At the top of your script add the following line:
require_once('magpierss/rss_fetch.inc');
Now you can use the fetch_rss() method:
$rss = fetch_rss($url);
Done. That's it. See README for more details on using MagpieRSS.
NEXT STEPS
Important: you'll probably want to get the cache directory working in
order to speed up your application, and not abuse the webserver you're
downloading the RSS from.
Optionally you can install MagpieRSS in your PHP include path in order to
make it available server wide.
Lastly you might want to look through the constants in rss_fetch.inc see if
there is anything you want to override (the defaults are pretty good)
For more info, or if you have trouble, see TROUBLESHOOTING
SETTING UP CACHING
Magpie has built-in transparent caching. With caching Magpie will only
fetch and parse RSS feeds when there is new content. Without this feature
your pages will be slow, and the sites serving the RSS feed will be annoyed
with you.
** Simple and Automatic **
By default Magpie will try to create a cache directory named 'cache' in the
same directory as your PHP script.
** Creating a Local Cache Directory **
Often this will fail, because your webserver doesn't have sufficient
permissions to create the directory.
Exact instructions for how to do this will vary from install to install and
platform to platform.
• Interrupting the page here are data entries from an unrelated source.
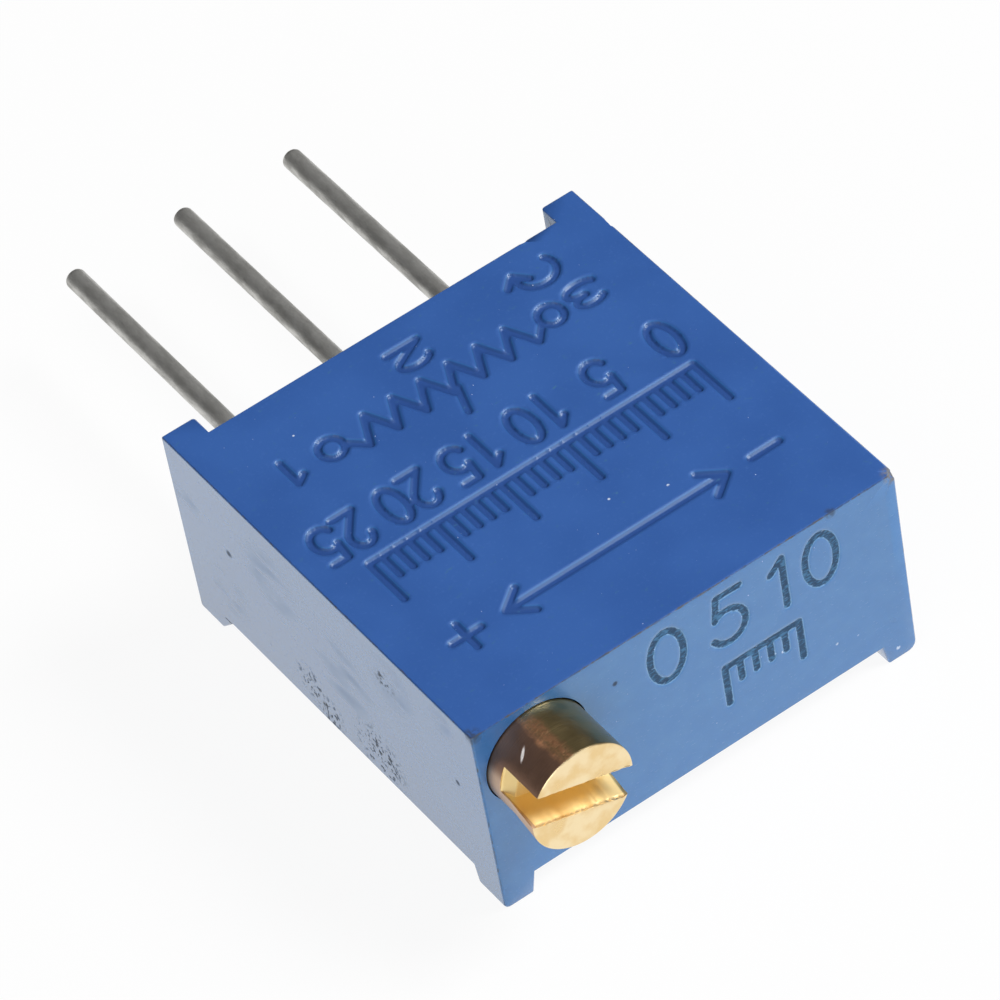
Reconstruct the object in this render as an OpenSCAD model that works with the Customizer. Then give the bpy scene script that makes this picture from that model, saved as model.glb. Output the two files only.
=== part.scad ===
// Multi-turn trimmer potentiometer, worm driven, lying on its back with the marked face up.
// Sizes are in millimetres. Across is X, the screw looks along -Y and the leads along +Y.
// Stations along Y are counted from the screw face and heights from the tips of the feet.

/* [Housing] */
// Width across the two sides
body_w = 9.53; // [9:0.01:11.5]
// Length from the screw face to the end wall
body_l = 9.53; // [9:0.01:11.5]
// Thickness from the tips of the feet to the marked face
body_t = 4.76; // [4.6:0.01:5.8]
// Radius on the upright corners
corner_r = 0.08; // [0.05:0.01:0.3]
// Wall beside the gear cavity
side_wall = 0.65; // [0.6:0.01:0.8]
// Wall at the screw end
front_wall = 1.1; // [1:0.01:1.3]
// Wall at the lead end
end_wall = 0.63; // [0.55:0.01:0.75]
// Wall behind the marked face
top_wall = 0.5; // [0.4:0.01:0.6]
// Wall around the pocket in the open back
rim_wall = 0.45; // [0.35:0.01:0.5]

/* [Feet] */
// Height of the feet on the back
foot_h = 0.5; // [0.3:0.01:0.6]
// Width of a foot and of the rail above it
foot_w = 0.75; // [0.5:0.01:1]
// Length of the feet at the screw end
front_foot_l = 0.9; // [0.6:0.01:1.5]
// Length of the feet at the lead end, with the rail
rear_foot_l = 1.2; // [0.8:0.01:1.8]
// How far the inner side of a lead-end foot slopes back to its tip
foot_rake = 0.5; // [0:0.01:0.6]
// How far the other inner sides of the feet slope to the tip
foot_draft = 0.1; // [0:0.01:0.2]
// How far the rails stand out of the end wall
standoff = 0.5; // [0.3:0.01:0.8]

/* [Screw] */
// Diameter of the slotted head
head_d = 2.19; // [1.9:0.01:2.6]
// How far the head stands out of the housing
head_proj = 1.43; // [1:0.01:2]
// How far the head reaches into its counterbore
head_inset = 0.14; // [0.1:0.01:0.15]
// Chamfer round the end of the head
head_chamfer = 0.06; // [0.02:0.01:0.15]
// Housing wall between the head and the outside
screw_wall = 0.175; // [0.15:0.005:0.4]
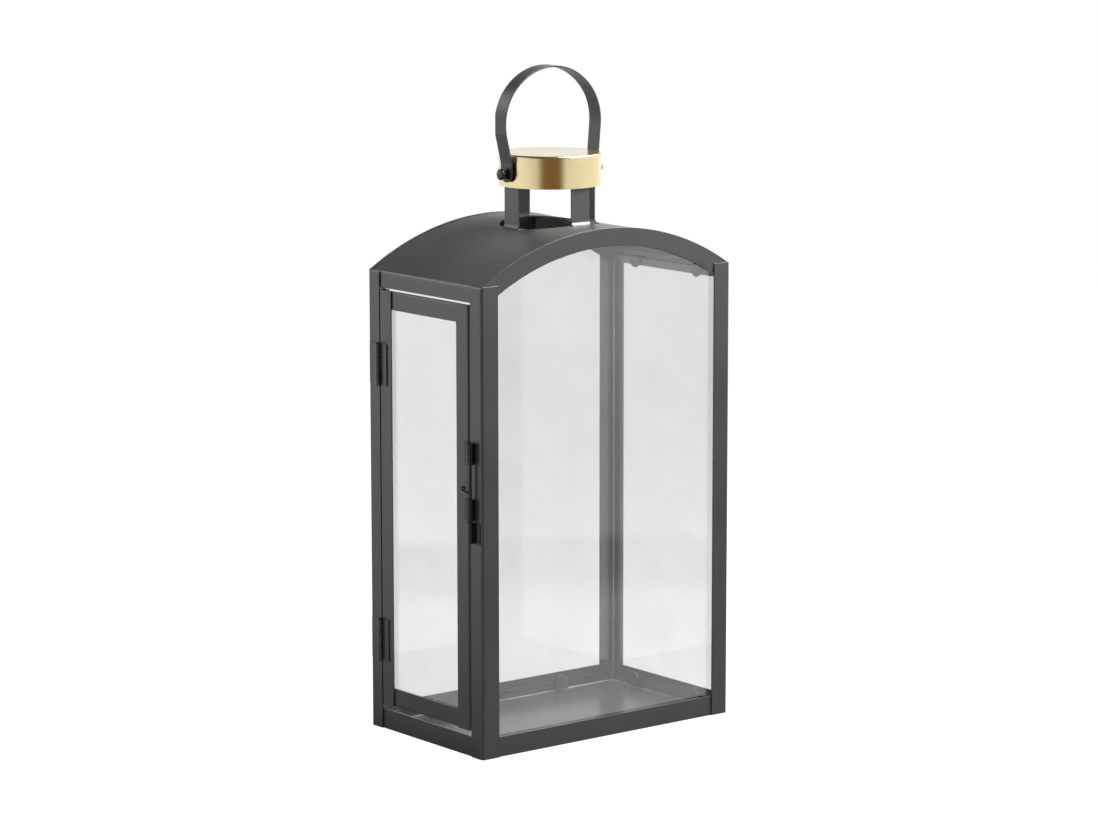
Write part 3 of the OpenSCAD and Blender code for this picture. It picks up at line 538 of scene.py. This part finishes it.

The steps are:
1. Make a directory named 'cache'
2. Give the web server write access to that directory.
An example of how to do this on Debian would be:
1. mkdir /path/to/script/cache
2. chgrp www-data /path/to/script/cache
3. chmod 775 /path/to/script/cache
On other Unixes you'll need to change 'www-data' to what ever user Apache
runs as. (on MacOS X the user would be 'www')
** Cache in /tmp **
Sometimes you won't be able to create a local cache directory. Some reasons
might be:
1. No shell account
2. Insufficient permissions to change ownership of a directory
3. Webserver runs as 'nobody'
In these situations using a cache directory in /tmp can often be a good
option.
The drawback is /tmp is public, so anyone on the box can read the cache
files. Usually RSS feeds are public information, so you'll have to decide
how much of an issue that is.
To use /tmp as your cache directory you need to add the following line to
your script:
define('MAGPIE_CACHE_DIR', '/tmp/magpie_cache');
** Global Cache **
If you have several applications using Magpie, you can create a single
shared cache directory, either using the /tmp cache, or somewhere else on
the system.
The upside is that you'll distribute fetching and parsing feeds across
several applications.
INSTALLING MAGPIE SERVER WIDE
Rather then following the Quickstart instructions which requires you to have
a copy of Magpie per application, alternately you can place it in some
shared location.
** Adding Magpie to Your Include Path **
Copy the 5 resources (rss_fetch.inc, rss_parser.inc, rss_cache.inc,
rss_utils.inc, and extlib) to a directory named 'magpierss' in your include
path. Now any PHP file on your system can use Magpie with:
require_once('magpierss/rss_fetch.inc');
Different installs have different include paths, and you'll have to figure
out what your include_path is.
From shell you can try:
php -i | grep 'include_path'
Alternatley you can create a phpinfo.php file with contains:
<?php phpinfo(); ?>
Debian's default is:
/usr/share/php
(though more idealogically pure location would be /usr/local/share/php)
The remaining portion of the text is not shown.